There's even some evidence to suggest that establishing nut-free zones or nut-free schools may be detrimental to children's health, and increases their risk of developing nut allergies. A study of 86,000 Jewish children living in the U.K. and in Israel, cited by Christakis in his article, revealed that those who had more exposure to peanuts earlier in life were less likely to become allergic later on. In the U.K., where peanuts are an infrequent part of the diet, nearly 2% of the children studied developed allergies; in Israel, where peanuts are a common part of diet from infancy onward, only 0.17% of children had a nut allergy.
But Dr. Robert Wood, chief of the Pediatric Allergy and Immunology department at Johns Hopkins Children's Center, cautions against putting too much stock in such epidemiological studies. "The reality is that the vast majority of kids — 95% plus — have no potential to get peanut allergies no matter what you do," he says, "and there's one-half to 1% who are going to get it no matter what you do." Although the findings of the U.K.-Israel study are intriguing, he says, they apply to a very small percentage of children, and more research needs to be done to determine the true impact of early nut exposure. (There is a study underway currently, says Wood, but the results won't be available for another three years.)

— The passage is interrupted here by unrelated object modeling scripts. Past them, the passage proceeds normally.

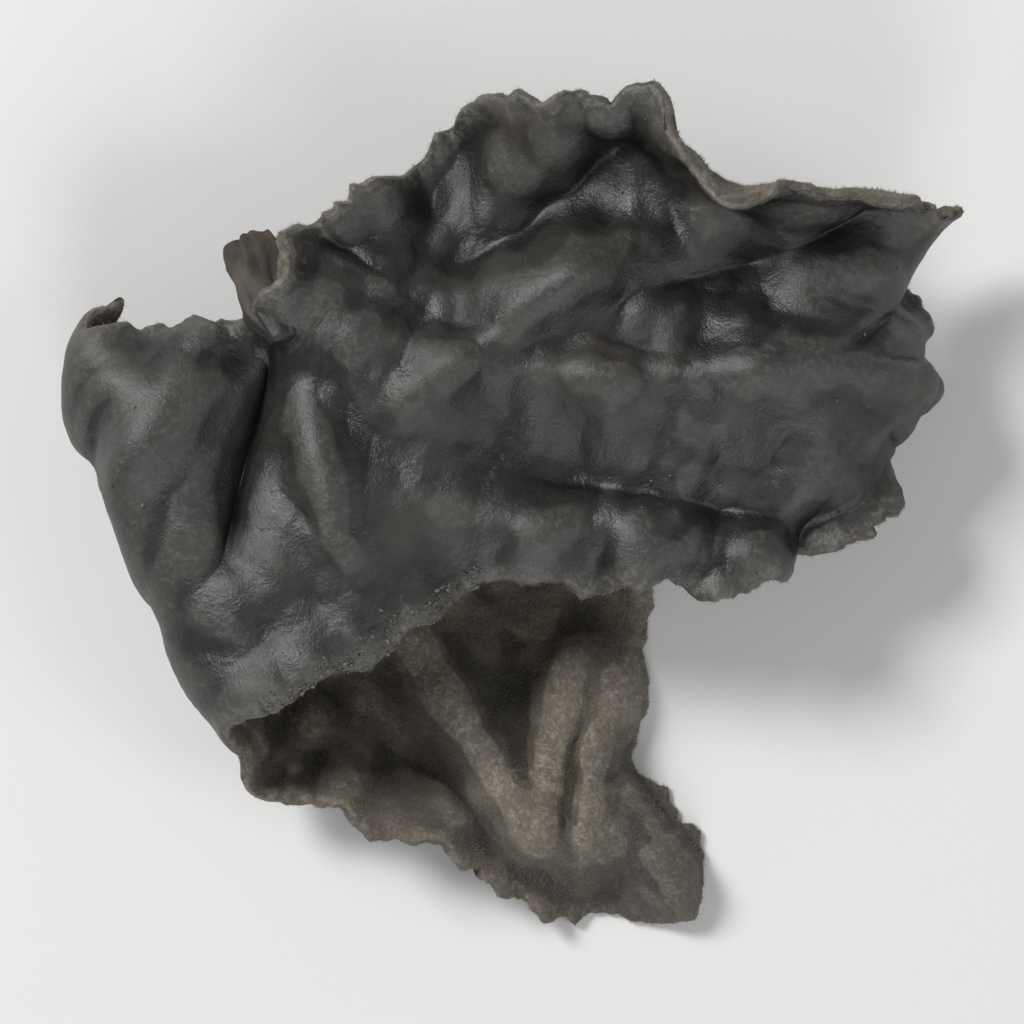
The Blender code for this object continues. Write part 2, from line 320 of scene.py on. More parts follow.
def layOut():
    # every grid place of the middle surface: where it is, its normal and what is known of it
    long, wide = sheet["cellsLong"], sheet["cellsWide"]
    lower = [onCurve(sheet["lower"], i / long) for i in range(long + 1)]
    upper = [onCurve(sheet["upper"], i / long) for i in range(long + 1)]
    left = [onCurve(sheet["left"], j / wide) for j in range(wide + 1)]
    right = [onCurve(sheet["right"], j / wide) for j in range(wide + 1)]
    middle = bmesh.new()
    bmesh.ops.create_grid(middle, x_segments=long, y_segments=wide, size=1.0)
    spots = {}
    for vertex in middle.verts:
        u, v = (vertex.co.x + 1) / 2, (vertex.co.y + 1) / 2
        i, j = round(u * long), round(v * wide)
        corners = ((1 - u) * (1 - v) * lower[0] + u * (1 - v) * lower[-1]
                   + (1 - u) * v * upper[0] + u * v * upper[-1])
        flat = (1 - v) * lower[i] + v * upper[i] + (1 - u) * left[j] + u * right[j] - corners
        flat, near, index, inside = wornPlace(flat)
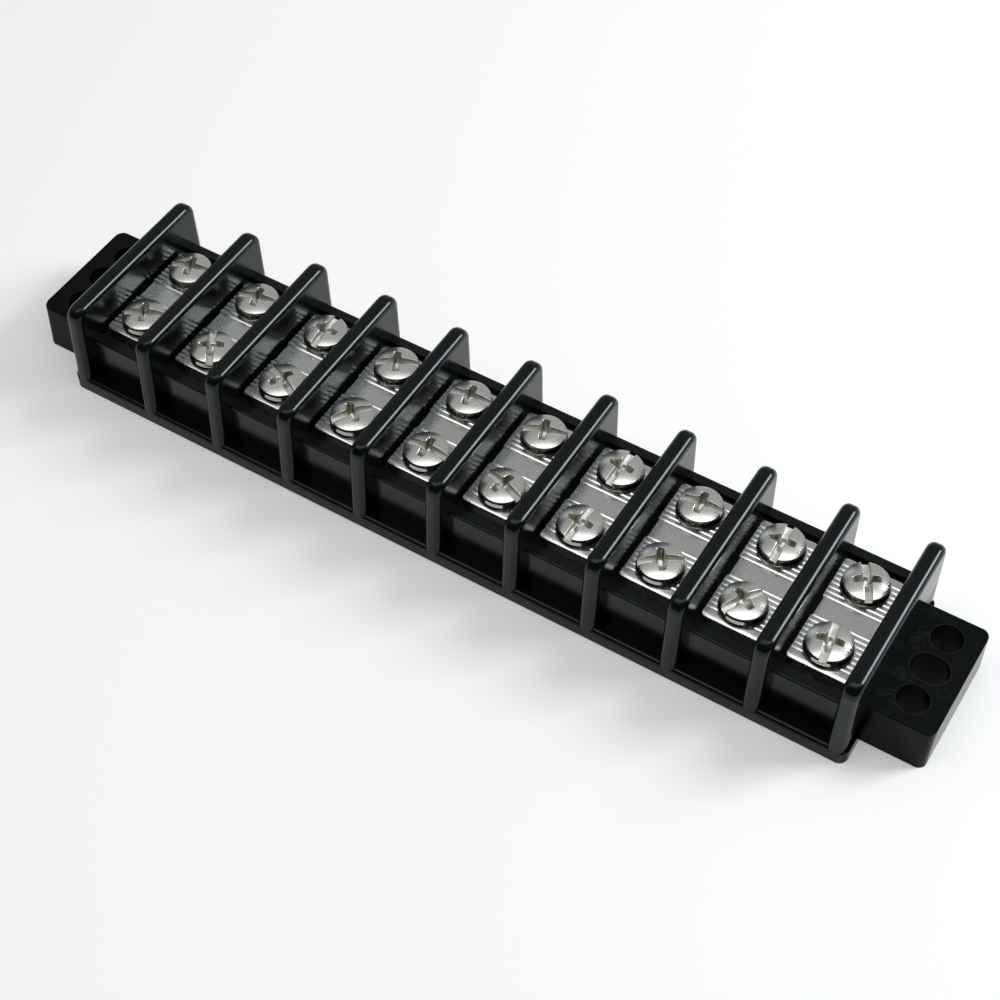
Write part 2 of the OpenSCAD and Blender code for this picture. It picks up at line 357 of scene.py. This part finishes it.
borders = [np.unique(share[on_level[k]]) for k in (0, -1)]
columns = np.unique(np.concatenate(borders))
grid = on_corner(columns[None, :], np.arange(len(heights))[:, None])
for row, known in zip((0, -1), borders):
    grid[row] = np.stack([np.interp(columns, known, c) for c in on_corner(known, row).T], axis=1)
turn = np.broadcast_to(columns * math.pi / 2, grid.shape[:2])
lean = np.clip(-np.gradient(side_y, heights), 0, MOST_LEAN)[:, None] * np.sin(turn)
facing = np.stack([np.cos(turn), np.sin(turn), lean], axis=-1)
facing /= np.linalg.norm(facing, axis=-1, keepdims=True)
corner = np.dstack([grid, np.broadcast_to(heights[:, None], grid.shape[:2])])


def grid_faces(number):
    """The four-sided faces between neighbours in a grid of point numbers."""
    four = [number[:-1, :-1], number[:-1, 1:], number[1:, 1:], number[1:, :-1]]
    return np.stack(four, axis=-1).reshape(-1, 4)


quads = grid_faces(np.arange(corner[..., 0].size).reshape(corner.shape[:2]))
print("new corner faces:", 4 * len(quads))

# %% [markdown]
# The grid is mirrored to the four corners. One mirror turns a face inside out, and two turn it
# back, so only the corners with one mirror have their faces' order reversed. The solid's triangles
# are loose, so points in the same place become one, while every face keeps its own normals.

# %% Show the moulding
def merged(points, faces, normals):
    """Makes points in the same place one point. Each face keeps its own normals at its corners."""
    rounded = np.round(points, 3)
    _, first, same = np.unique(rounded, axis=0, return_index=True, return_inverse=True)
    same = same.reshape(-1)
    kept = [[v for k, v in enumerate(face) if same[v] != same[face[k - 1]]] for face in faces]
    kept = [face for face in kept if len(face) > 2]
    return points[first], [same[face].tolist() for face in kept], normals[np.concatenate(kept)]


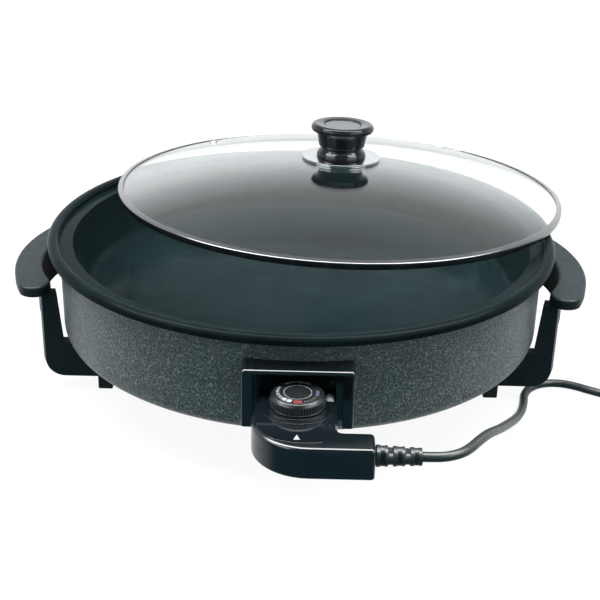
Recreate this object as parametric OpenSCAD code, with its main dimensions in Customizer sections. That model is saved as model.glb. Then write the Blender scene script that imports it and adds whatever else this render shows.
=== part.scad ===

Despite the occasional cases of nut over-precaution, Wood thinks the public generally approaches the allergy risk with common sense. "There are definitely situations where we see a fear of the allergy that develops far out of proportion to the true risk, but for the vast majority of schools, things are mostly on balance and in perspective," says Wood, who treats some 2,000 allergy patients. Further, he says, it's important to recognize that the appropriate protective measure depends on the age group in question. "We recommend very different approaches between an early preschooler and a late elementary schooler," he says. "We view preschool children as being at true risk — sharing food, having messy hands. There are many reactions that occur from those kinds of exposures," he says. "I think that having peanut-free preschools is a totally reasonable, justifiable thing to do." For older children, however, in the 4th or 5th grade, he says even minor precautions like specialized seating arrangements in the cafeteria are probably unnecessary.
Still, on blogs run by moms of children with nut allergies, there is a consistent rallying cry for nut-free zones. The concern is airborne nut dust, which can be inhaled, or oily nut residues that can come into contact with children's skin. Wood, who has been allergic to nuts all his life, says these parents' worries may be exaggerated. The danger may depend on the severity of the allergy, but has much more to do with the degree of contact, he says. "Nut oils or the kinds of things that might be in a classroom — it's very rare for that exposure to cause anything more than a localized reaction," he says. "On the other hand, if you're a preschooler and your hands are in your mouth a lot, all bets are off."
As for nut dust in the air, Wood says it can cause severe reactions — but only under specific circumstances, with high concentrations of nut dust in a confined space. At a baseball game, for example, where the dust is quickly dispersed through the air, the risk of an allergic reaction is low. But if you sat a long time in the small waiting room of a restaurant with a dish of nuts and servers who kept passing through, with plates of nuts, your risk of an allergic reaction would be higher, he says.
But like Christakis, Wood cautions against excessive alarm. "It's an unfortunate situation," says Wood, "if a family with an inaccurate perception of the allergy leads a child to believe that a Snickers bar from 50 feet away is a lethal weapon."